● PROBLEM STATEMENT
Will you give the material below again, every line exactly as it is?

━━━━━━━━━━

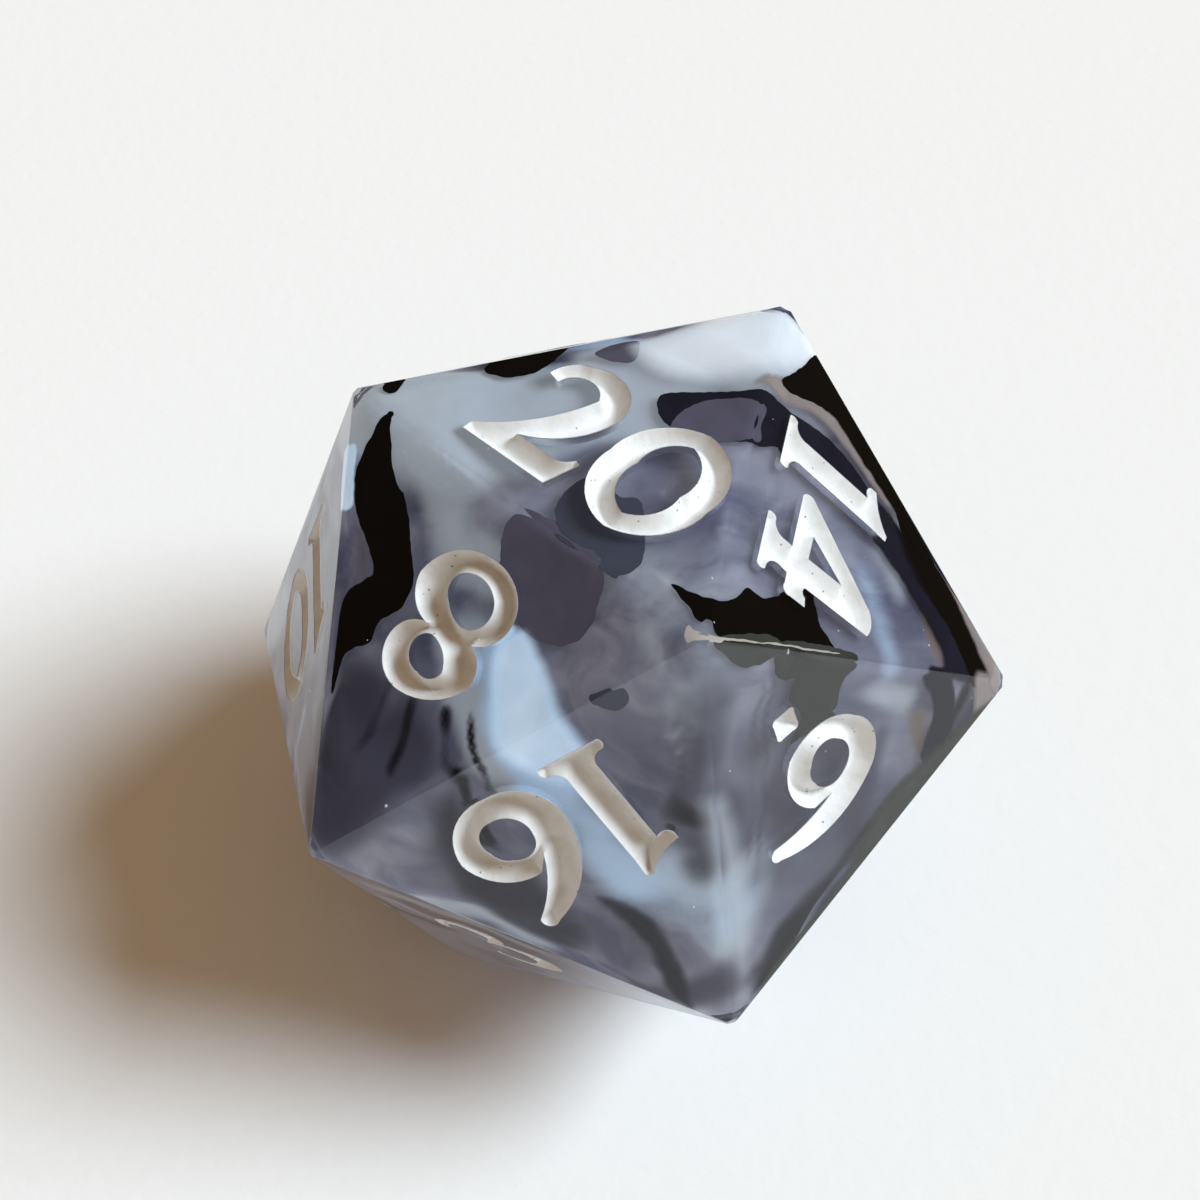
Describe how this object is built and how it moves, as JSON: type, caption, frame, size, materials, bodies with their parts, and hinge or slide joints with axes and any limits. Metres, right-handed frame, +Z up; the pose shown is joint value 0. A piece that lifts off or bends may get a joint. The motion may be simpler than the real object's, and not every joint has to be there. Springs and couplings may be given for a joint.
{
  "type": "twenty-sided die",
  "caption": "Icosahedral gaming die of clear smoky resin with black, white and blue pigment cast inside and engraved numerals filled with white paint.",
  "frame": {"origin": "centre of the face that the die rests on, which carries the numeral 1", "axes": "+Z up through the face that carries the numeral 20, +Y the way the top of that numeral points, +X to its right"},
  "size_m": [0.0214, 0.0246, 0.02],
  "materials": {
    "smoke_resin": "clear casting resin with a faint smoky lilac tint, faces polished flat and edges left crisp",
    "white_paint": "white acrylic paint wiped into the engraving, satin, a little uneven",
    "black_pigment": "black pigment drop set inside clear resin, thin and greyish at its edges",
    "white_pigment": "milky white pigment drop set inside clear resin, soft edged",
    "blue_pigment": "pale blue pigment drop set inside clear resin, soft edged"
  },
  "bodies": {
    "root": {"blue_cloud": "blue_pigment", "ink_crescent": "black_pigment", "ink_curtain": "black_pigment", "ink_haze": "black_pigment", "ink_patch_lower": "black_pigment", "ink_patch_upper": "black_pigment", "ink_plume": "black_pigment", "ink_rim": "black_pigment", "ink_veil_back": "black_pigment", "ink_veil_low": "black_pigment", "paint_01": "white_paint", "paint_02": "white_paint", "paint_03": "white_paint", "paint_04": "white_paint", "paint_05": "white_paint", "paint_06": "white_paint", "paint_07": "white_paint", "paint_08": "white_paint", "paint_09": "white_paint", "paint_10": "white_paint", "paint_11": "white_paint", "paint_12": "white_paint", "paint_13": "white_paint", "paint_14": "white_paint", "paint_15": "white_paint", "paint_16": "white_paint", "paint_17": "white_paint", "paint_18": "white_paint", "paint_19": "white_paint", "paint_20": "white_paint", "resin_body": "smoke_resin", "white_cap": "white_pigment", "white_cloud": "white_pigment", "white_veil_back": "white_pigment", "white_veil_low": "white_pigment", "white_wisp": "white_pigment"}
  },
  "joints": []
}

━━━━━━━━━━

● FINAL RESULT
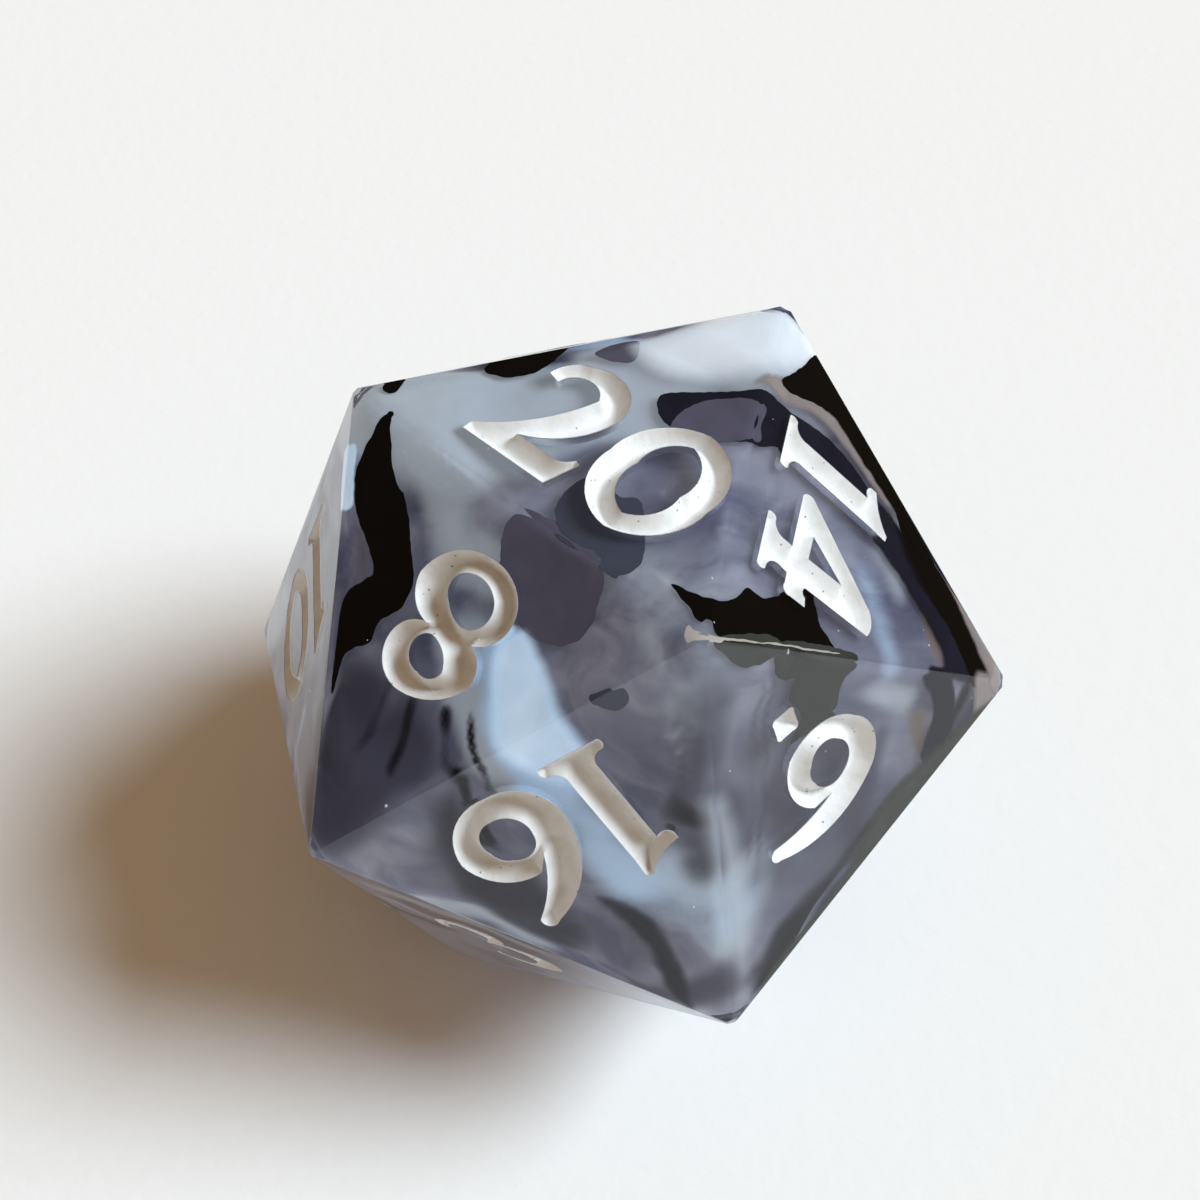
Describe how this object is built and how it moves, as JSON: type, caption, frame, size, materials, bodies with their parts, and hinge or slide joints with axes and any limits. Metres, right-handed frame, +Z up; the pose shown is joint value 0. A piece that lifts off or bends may get a joint. The motion may be simpler than the real object's, and not every joint has to be there. Springs and couplings may be given for a joint.
{
  "type": "twenty-sided die",
  "caption": "Icosahedral gaming die of clear smoky resin with black, white and blue pigment cast inside and engraved numerals filled with white paint.",
  "frame": {"origin": "centre of the face that the die rests on, which carries the numeral 1", "axes": "+Z up through the face that carries the numeral 20, +Y the way the top of that numeral points, +X to its right"},
  "size_m": [0.0214, 0.0246, 0.02],
  "materials": {
    "smoke_resin": "clear casting resin with a faint smoky lilac tint, faces polished flat and edges left crisp",
    "white_paint": "white acrylic paint wiped into the engraving, satin, a little uneven",
    "black_pigment": "black pigment drop set inside clear resin, thin and greyish at its edges",
    "white_pigment": "milky white pigment drop set inside clear resin, soft edged",
    "blue_pigment": "pale blue pigment drop set inside clear resin, soft edged"
  },
  "bodies": {
    "root": {"blue_cloud": "blue_pigment", "ink_crescent": "black_pigment", "ink_curtain": "black_pigment", "ink_haze": "black_pigment", "ink_patch_lower": "black_pigment", "ink_patch_upper": "black_pigment", "ink_plume": "black_pigment", "ink_rim": "black_pigment", "ink_veil_back": "black_pigment", "ink_veil_low": "black_pigment", "paint_01": "white_paint", "paint_02": "white_paint", "paint_03": "white_paint", "paint_04": "white_paint", "paint_05": "white_paint", "paint_06": "white_paint", "paint_07": "white_paint", "paint_08": "white_paint", "paint_09": "white_paint", "paint_10": "white_paint", "paint_11": "white_paint", "paint_12": "white_paint", "paint_13": "white_paint", "paint_14": "white_paint", "paint_15": "white_paint", "paint_16": "white_paint", "paint_17": "white_paint", "paint_18": "white_paint", "paint_19": "white_paint", "paint_20": "white_paint", "resin_body": "smoke_resin", "white_cap": "white_pigment", "white_cloud": "white_pigment", "white_veil_back": "white_pigment", "white_veil_low": "white_pigment", "white_wisp": "white_pigment"}
  },
  "joints": []
}